_Supplied information:_

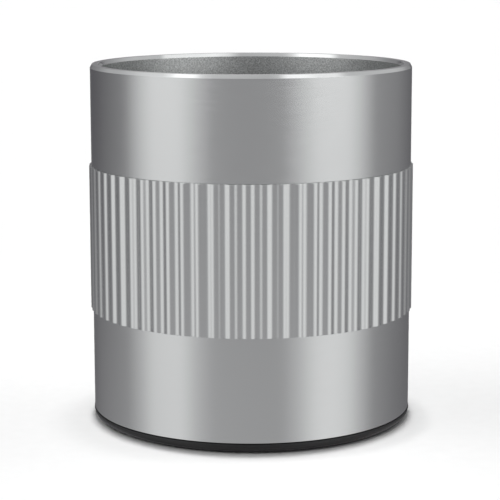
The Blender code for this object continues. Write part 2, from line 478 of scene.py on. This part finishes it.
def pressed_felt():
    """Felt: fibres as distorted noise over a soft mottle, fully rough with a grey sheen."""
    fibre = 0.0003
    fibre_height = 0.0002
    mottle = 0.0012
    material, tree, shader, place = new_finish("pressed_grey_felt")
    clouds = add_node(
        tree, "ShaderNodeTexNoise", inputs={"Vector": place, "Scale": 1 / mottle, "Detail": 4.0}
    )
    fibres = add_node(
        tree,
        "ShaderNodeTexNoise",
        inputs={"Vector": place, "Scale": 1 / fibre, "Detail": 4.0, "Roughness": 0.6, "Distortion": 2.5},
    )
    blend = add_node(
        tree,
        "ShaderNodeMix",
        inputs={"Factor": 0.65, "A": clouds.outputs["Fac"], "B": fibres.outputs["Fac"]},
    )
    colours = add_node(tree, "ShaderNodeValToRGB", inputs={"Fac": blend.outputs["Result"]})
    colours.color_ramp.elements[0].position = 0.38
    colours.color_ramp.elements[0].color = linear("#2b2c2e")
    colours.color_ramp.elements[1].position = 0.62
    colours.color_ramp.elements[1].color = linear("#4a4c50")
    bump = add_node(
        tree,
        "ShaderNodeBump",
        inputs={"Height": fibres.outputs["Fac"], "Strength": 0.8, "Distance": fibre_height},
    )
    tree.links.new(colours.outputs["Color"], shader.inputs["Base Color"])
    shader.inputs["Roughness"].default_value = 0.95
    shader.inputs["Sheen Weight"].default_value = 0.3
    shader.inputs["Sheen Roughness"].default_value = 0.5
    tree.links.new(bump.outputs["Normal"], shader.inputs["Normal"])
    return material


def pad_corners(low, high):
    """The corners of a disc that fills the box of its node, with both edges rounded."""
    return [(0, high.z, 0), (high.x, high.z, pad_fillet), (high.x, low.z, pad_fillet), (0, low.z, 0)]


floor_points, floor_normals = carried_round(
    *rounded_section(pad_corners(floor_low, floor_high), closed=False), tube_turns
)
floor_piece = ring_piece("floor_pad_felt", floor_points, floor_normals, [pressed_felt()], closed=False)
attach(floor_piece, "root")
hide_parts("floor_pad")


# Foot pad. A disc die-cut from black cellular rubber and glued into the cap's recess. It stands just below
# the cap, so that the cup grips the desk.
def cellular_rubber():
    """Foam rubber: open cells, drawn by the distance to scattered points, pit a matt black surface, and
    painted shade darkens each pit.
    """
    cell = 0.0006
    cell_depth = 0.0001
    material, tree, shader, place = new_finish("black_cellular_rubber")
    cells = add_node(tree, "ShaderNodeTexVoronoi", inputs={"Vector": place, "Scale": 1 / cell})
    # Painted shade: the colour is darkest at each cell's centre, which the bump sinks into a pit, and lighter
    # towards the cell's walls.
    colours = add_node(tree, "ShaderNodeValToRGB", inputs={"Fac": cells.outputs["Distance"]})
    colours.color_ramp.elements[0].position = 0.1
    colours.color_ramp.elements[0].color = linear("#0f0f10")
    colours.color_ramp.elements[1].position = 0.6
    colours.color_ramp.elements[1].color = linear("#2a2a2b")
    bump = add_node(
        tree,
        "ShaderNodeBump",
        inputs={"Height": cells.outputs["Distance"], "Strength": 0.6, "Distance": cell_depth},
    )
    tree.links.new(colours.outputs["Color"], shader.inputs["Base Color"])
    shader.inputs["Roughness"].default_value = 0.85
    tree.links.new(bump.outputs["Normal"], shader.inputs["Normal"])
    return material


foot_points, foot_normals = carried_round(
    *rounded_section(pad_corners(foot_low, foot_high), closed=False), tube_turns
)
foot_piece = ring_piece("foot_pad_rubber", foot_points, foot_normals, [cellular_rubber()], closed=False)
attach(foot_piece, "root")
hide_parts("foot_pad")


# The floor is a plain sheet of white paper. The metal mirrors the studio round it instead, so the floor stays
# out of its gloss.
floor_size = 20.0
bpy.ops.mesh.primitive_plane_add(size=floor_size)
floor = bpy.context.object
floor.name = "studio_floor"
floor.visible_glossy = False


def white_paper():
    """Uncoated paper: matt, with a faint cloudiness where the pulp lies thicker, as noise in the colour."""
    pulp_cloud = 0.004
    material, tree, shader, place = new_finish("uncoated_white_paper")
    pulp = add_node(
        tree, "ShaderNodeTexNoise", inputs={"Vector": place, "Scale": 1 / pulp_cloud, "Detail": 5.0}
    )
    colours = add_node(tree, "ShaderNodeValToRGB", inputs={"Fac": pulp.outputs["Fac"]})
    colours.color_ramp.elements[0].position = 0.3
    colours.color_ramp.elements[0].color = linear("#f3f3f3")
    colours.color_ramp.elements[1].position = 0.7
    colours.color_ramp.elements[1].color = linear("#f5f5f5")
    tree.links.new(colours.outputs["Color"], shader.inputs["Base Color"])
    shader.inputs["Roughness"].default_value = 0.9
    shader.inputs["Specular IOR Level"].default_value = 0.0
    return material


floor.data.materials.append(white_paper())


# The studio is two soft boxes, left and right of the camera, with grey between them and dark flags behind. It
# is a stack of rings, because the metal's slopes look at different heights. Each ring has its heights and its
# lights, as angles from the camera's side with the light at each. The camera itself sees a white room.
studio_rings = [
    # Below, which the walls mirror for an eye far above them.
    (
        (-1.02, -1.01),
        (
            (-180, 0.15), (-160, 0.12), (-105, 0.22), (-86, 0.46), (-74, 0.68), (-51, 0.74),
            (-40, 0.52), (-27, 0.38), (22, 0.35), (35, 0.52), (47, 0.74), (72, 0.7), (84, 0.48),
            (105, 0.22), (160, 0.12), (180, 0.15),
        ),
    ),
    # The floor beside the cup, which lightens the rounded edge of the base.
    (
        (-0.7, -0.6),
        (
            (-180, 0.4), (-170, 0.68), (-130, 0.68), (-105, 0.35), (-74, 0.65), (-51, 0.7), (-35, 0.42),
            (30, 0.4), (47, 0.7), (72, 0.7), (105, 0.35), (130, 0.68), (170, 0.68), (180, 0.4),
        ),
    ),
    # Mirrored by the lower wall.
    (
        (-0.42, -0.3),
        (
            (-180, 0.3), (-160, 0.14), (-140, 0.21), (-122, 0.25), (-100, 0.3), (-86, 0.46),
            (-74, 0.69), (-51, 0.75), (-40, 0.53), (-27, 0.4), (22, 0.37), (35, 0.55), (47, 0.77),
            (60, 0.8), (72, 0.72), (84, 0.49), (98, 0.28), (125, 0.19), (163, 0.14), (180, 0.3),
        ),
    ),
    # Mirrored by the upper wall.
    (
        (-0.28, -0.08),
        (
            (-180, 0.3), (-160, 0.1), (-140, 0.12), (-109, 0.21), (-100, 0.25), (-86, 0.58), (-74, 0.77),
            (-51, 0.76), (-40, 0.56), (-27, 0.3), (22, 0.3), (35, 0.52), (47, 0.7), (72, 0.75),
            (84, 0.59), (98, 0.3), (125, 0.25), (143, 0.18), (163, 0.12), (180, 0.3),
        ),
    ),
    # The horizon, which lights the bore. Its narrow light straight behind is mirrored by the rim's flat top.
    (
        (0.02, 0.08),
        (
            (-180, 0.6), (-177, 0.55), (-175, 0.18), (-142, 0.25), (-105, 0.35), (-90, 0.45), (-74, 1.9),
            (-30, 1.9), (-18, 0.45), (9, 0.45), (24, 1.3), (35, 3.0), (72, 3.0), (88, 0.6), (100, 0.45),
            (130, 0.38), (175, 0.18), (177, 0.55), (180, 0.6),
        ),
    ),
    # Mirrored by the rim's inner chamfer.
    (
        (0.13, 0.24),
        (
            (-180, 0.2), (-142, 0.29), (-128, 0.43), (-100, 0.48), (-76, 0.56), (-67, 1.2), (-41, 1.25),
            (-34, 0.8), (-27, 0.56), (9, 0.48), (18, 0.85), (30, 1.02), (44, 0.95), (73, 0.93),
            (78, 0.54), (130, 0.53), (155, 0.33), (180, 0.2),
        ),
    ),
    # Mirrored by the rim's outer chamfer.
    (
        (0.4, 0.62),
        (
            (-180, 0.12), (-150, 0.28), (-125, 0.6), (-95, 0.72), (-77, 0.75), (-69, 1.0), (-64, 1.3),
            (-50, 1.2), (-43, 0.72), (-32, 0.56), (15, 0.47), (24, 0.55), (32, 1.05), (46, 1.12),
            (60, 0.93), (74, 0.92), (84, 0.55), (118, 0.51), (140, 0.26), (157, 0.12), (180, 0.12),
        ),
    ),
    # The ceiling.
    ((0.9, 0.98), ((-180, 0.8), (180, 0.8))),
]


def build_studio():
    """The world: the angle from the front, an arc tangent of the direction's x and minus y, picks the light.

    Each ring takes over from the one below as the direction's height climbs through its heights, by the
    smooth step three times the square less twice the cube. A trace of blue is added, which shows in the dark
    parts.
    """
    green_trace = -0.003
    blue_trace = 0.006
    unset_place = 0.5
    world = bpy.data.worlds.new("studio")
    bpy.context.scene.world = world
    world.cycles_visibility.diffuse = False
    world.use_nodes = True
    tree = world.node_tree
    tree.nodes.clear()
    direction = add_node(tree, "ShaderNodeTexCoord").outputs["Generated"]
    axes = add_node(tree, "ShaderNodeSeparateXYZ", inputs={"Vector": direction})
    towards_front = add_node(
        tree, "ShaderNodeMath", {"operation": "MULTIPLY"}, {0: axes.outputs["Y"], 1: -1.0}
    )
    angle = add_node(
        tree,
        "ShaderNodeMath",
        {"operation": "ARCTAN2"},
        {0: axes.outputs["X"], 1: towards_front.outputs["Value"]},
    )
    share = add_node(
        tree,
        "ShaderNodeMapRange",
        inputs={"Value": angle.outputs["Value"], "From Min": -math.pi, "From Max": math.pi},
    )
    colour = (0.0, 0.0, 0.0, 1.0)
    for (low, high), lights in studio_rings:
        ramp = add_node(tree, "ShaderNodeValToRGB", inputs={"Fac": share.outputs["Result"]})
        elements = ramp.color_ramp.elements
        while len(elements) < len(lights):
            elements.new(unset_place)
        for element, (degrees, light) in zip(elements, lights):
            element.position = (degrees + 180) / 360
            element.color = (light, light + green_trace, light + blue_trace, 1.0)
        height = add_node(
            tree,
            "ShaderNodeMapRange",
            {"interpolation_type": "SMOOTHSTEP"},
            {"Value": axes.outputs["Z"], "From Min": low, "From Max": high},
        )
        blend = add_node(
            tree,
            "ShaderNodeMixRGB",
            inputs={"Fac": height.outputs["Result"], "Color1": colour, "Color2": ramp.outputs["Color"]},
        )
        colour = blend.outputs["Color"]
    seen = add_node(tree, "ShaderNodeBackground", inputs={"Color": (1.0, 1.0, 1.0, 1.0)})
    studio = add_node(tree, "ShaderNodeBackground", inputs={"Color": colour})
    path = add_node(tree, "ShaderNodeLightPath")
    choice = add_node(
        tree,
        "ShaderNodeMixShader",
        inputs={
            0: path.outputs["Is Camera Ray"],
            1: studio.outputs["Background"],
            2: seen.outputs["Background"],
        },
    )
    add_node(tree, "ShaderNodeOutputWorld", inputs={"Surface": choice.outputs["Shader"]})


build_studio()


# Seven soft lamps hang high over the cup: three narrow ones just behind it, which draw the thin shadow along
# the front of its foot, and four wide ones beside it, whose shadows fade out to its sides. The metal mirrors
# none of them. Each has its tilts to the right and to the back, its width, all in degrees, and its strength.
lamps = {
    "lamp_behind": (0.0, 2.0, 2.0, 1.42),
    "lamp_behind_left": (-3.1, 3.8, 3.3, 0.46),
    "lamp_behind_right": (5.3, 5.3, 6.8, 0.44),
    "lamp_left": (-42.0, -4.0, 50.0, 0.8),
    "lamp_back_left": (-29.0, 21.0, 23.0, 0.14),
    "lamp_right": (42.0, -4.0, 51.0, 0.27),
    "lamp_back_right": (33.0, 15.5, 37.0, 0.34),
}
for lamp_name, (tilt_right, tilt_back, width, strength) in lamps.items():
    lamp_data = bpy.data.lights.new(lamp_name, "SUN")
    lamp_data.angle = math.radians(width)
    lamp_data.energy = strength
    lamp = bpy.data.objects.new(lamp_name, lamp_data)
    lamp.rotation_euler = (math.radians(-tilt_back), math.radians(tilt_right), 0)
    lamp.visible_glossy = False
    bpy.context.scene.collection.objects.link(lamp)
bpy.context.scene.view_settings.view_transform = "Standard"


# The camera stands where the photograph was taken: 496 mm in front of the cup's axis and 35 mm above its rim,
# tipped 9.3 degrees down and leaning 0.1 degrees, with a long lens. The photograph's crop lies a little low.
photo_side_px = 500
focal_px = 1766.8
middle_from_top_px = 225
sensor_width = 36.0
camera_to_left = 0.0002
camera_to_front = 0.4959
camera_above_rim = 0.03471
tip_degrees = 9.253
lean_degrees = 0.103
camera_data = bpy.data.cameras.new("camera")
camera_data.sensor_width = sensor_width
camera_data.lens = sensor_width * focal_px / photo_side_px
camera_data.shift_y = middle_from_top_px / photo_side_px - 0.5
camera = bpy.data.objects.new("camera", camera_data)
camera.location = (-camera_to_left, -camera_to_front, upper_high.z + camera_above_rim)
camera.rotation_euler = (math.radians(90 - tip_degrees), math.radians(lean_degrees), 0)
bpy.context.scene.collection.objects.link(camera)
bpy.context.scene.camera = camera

_Task directions:_ Only the number is wanted: how many lines of the data contain the word "scene"?

_Exercise result:_ 6